Ma la segreteria del Prc non fa una piega: mantiene la consultazione e il testo del quesito così com’è – peraltro per statuto non ha il potere di cambiarlo – facendolo accompagnare dall’avvertenza che se anche l’accordo con le altre forze politiche è saltato, quella resta la linea del partito.
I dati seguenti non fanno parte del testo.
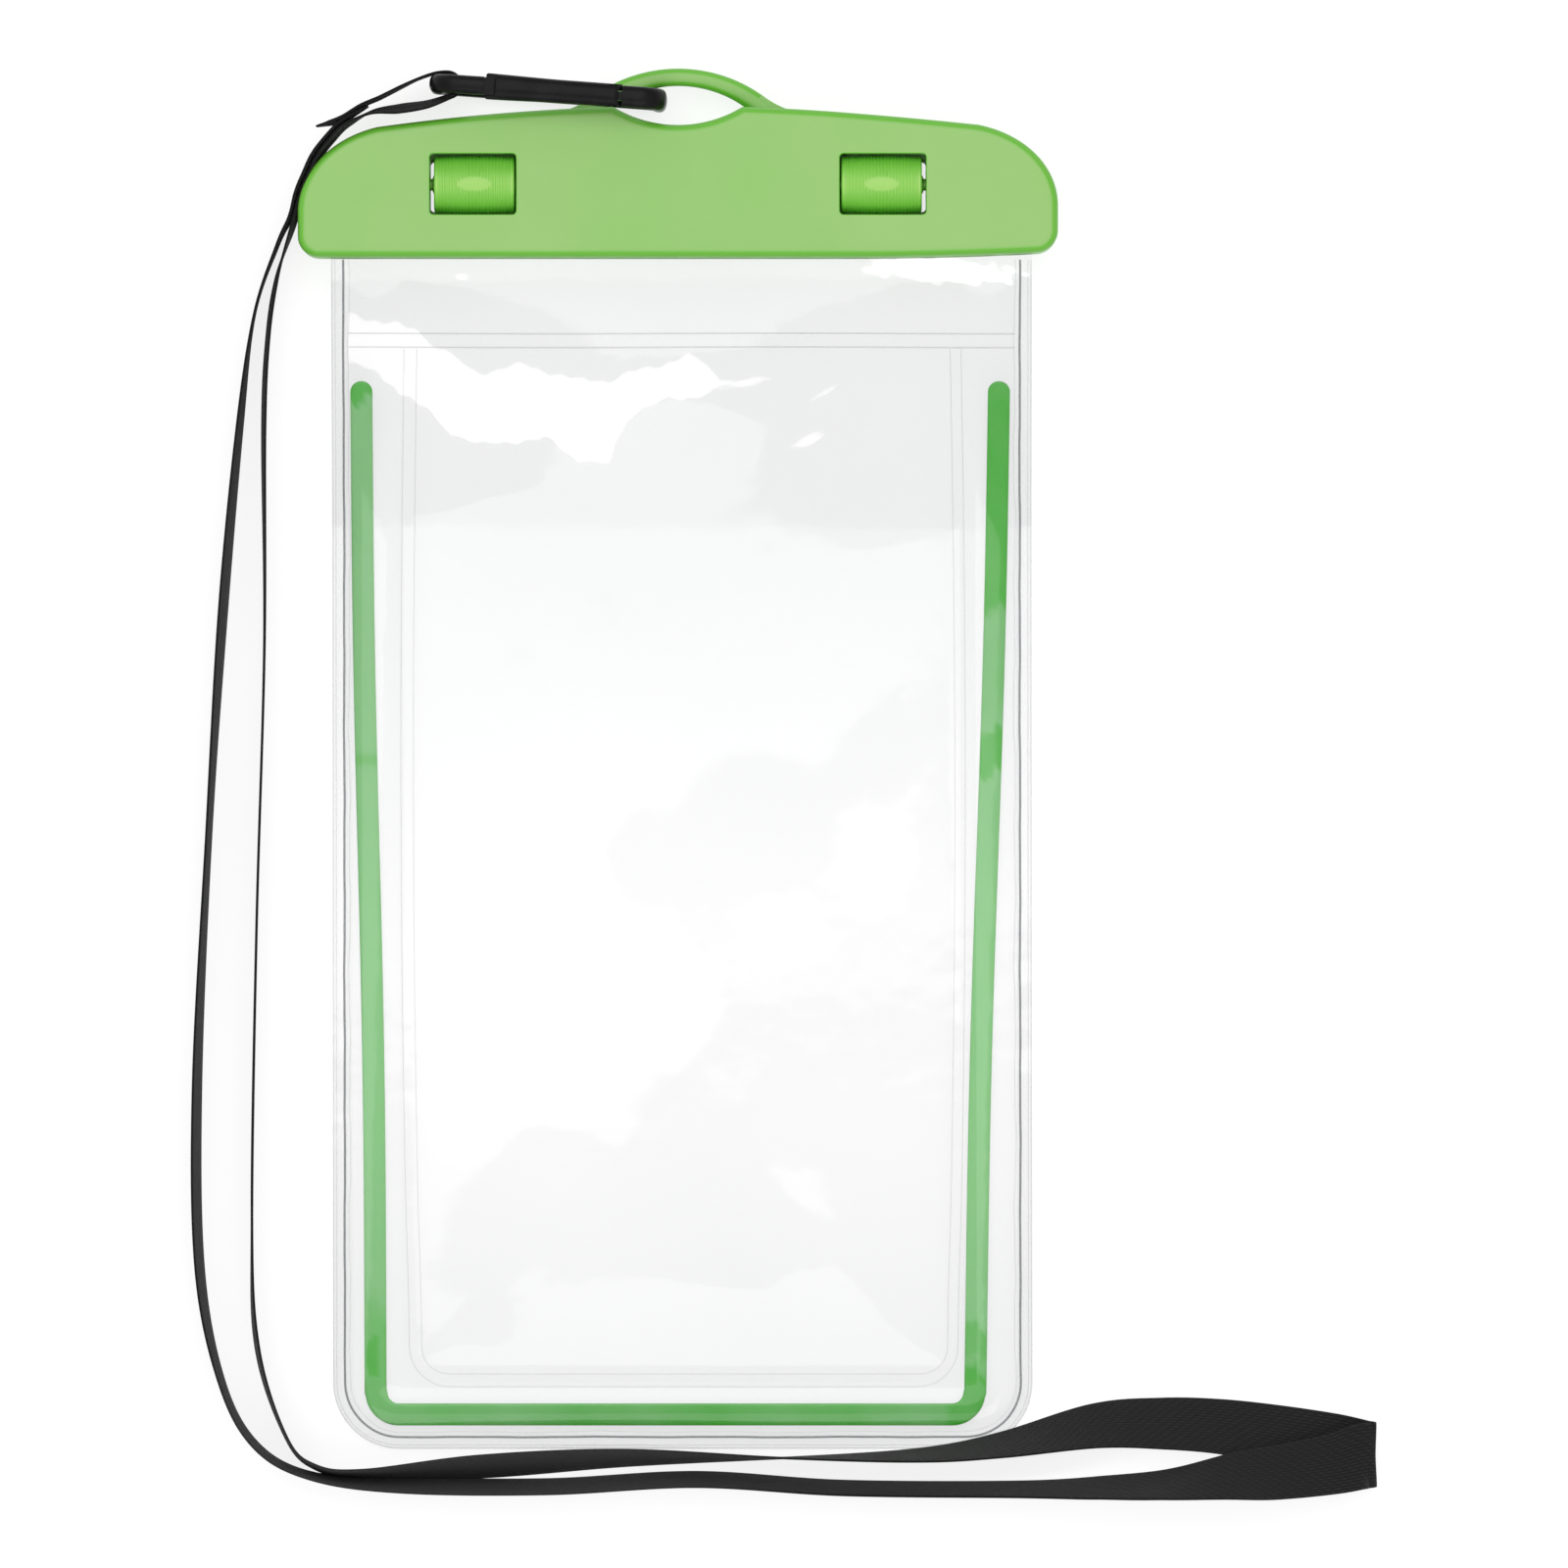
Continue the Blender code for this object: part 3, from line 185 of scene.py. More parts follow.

E così va, secondo i dati comunicati in queste ore dal responsabile organizzazione Ezio Locatelli: 462 circoli riuniti finora, 12mila militanti coinvolti, 5185 votanti di cui 3700 sì (il 71,4 per cento) e 1175 no (il 22,7). Mancano all’appello alcune regioni ritardatarie, come Abruzzo e Sardegna, ma il dado è tratto. Il fatto che gli iscritti si siano espressi su un «processo politico» nel frattempo deragliato non preoccupa Ferrero: «L’indirizzo politico del corpo militante del partito è chiaro. Il tema del processo unitario per noi si svolge così. E consiglio di studiare bene il voto spagnolo, per capire che se Podemos avesse accettato ovunque la proposta di fronte popolare di Izquierda Unida, la sinistra spagnola ne avrebbe guadagnato ancora di più. Qui da noi chi vuole farsi un partito per i fatti suoi, se lo faccia».
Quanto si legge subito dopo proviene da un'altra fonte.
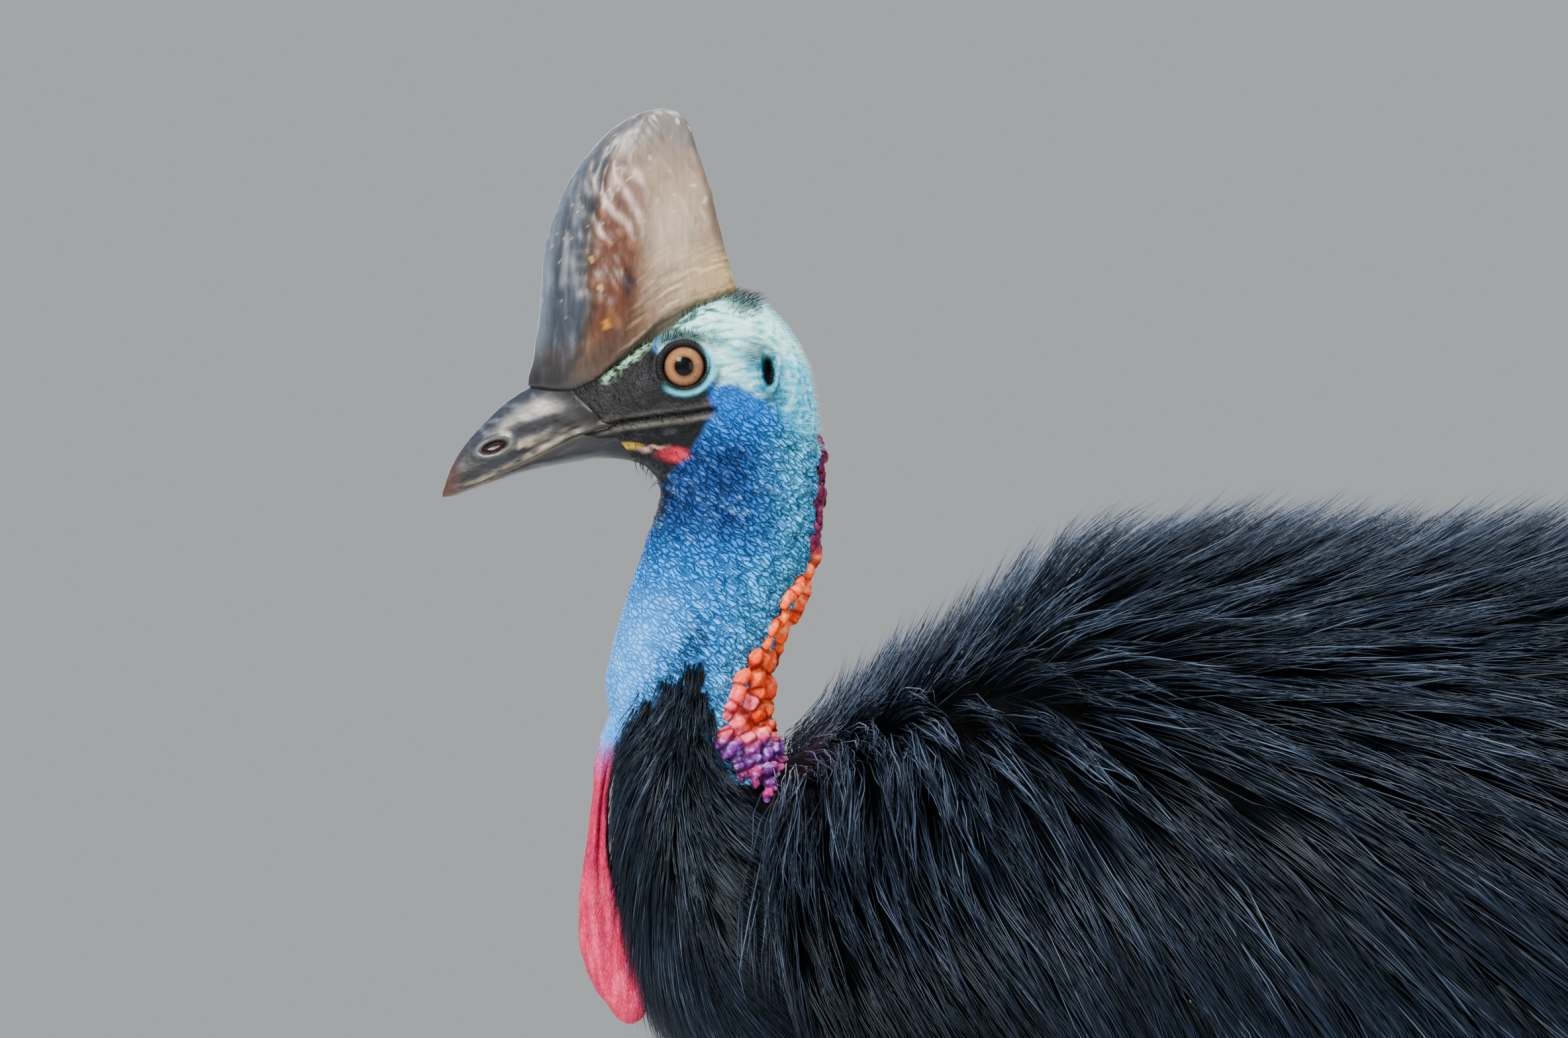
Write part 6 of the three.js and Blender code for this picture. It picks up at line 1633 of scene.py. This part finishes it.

Per capire quest’affermazione bisogna addentrarsi nel ginepraio della sinistra (politica) italiana, con tutte le cautele del caso: Ferrero non lo dice ma ce l’ha con chi, secondo la versione del Prc, ha fatto saltare il «tavolo» della «cosa unitaria» pretendendo lo scioglimento dei partiti: leggasi vendoliani ed ex Pd. E ce l’ha anche con i giovani che in seguito hanno promosso un nuovo appello e un nuovo appuntamento, stavolta per febbraio: di nuovo chiedendo ai partiti di «scrivere una nuova storia»: leggasi ’sciogliersi’. Per il Prc il tema non è e non può essere all’ordine del giorno, spiega il presidente del collegio dei garanti Gianluca Schiavon: «La battuta d’arresto nel processo unitario non deve farci desistere dall’obiettivo di un sinistra unita e ampia. Lo scioglimento del Prc non è a disposizione del gruppo dirigente ma, eventualmente, di una larghissima maggioranza congressuale».
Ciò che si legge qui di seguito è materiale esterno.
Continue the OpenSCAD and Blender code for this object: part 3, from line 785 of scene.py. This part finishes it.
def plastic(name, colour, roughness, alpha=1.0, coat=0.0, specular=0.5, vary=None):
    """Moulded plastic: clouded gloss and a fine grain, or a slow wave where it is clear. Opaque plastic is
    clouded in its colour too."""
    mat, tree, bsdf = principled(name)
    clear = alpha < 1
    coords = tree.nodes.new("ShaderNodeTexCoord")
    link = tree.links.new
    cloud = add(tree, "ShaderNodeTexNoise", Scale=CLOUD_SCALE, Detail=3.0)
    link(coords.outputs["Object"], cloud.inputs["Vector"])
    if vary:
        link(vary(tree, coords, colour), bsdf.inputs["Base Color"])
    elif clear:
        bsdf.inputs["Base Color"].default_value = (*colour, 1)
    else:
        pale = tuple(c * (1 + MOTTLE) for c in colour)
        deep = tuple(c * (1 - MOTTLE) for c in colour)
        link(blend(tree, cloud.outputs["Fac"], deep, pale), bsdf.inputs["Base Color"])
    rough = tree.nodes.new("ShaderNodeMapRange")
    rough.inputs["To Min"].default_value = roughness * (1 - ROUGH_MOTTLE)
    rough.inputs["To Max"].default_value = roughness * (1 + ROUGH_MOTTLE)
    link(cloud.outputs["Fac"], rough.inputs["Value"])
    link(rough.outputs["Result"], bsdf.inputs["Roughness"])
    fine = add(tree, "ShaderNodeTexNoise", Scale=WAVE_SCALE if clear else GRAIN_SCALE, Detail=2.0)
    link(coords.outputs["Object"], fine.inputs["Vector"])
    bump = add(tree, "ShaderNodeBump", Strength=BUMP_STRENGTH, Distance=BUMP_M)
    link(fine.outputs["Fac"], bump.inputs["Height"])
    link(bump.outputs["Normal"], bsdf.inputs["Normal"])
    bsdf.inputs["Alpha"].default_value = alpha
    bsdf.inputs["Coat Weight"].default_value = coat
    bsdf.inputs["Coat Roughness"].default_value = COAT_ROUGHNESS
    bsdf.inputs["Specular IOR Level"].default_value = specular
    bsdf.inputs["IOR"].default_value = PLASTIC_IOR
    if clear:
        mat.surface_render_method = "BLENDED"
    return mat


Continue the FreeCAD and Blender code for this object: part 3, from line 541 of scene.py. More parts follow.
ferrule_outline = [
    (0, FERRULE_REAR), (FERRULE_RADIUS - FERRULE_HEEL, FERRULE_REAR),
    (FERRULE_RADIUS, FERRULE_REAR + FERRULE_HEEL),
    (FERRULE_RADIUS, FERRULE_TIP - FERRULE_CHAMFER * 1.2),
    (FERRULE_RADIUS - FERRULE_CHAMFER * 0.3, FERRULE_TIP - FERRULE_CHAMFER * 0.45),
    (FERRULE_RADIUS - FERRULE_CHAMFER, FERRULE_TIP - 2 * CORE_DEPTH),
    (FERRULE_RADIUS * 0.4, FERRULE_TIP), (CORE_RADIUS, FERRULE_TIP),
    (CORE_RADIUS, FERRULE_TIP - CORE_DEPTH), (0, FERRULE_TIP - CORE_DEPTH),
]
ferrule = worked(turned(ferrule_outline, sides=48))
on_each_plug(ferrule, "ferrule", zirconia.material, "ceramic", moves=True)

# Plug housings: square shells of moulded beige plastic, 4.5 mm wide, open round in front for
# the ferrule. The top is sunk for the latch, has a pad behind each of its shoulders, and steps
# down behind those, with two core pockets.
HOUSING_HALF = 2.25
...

Alla consultazione del Prc c’è anche chi ha detto no. E non per dire sì allo scioglimento del partito ma ’da sinistra’ per diffidenza sul percorso unitario, poi in effetti andato a sbattere. È il caso, fra gli altri, di Eleonora Forenza, giovane ricercatrice e eurodeputata dell’Altra Europa, lista che dopo un anno ha perso la capolista Barbara Spinelli, uscita dal gruppetto italiano per restare nei banchi della sinistra europea. Spiega Forenza: «Dopo che è saltato il tavolo del soggetto unitario ho chiesto che la consultazione fosse sospesa perché a quel punto il quesito non aveva più attinenza con la realtà. Non sono stata ascoltata. Per questo ho votato no». E comunque avrebbe votato no in ogni caso: «Non avrei avallato un processo che lasciava aperti troppi nodi e dubbi».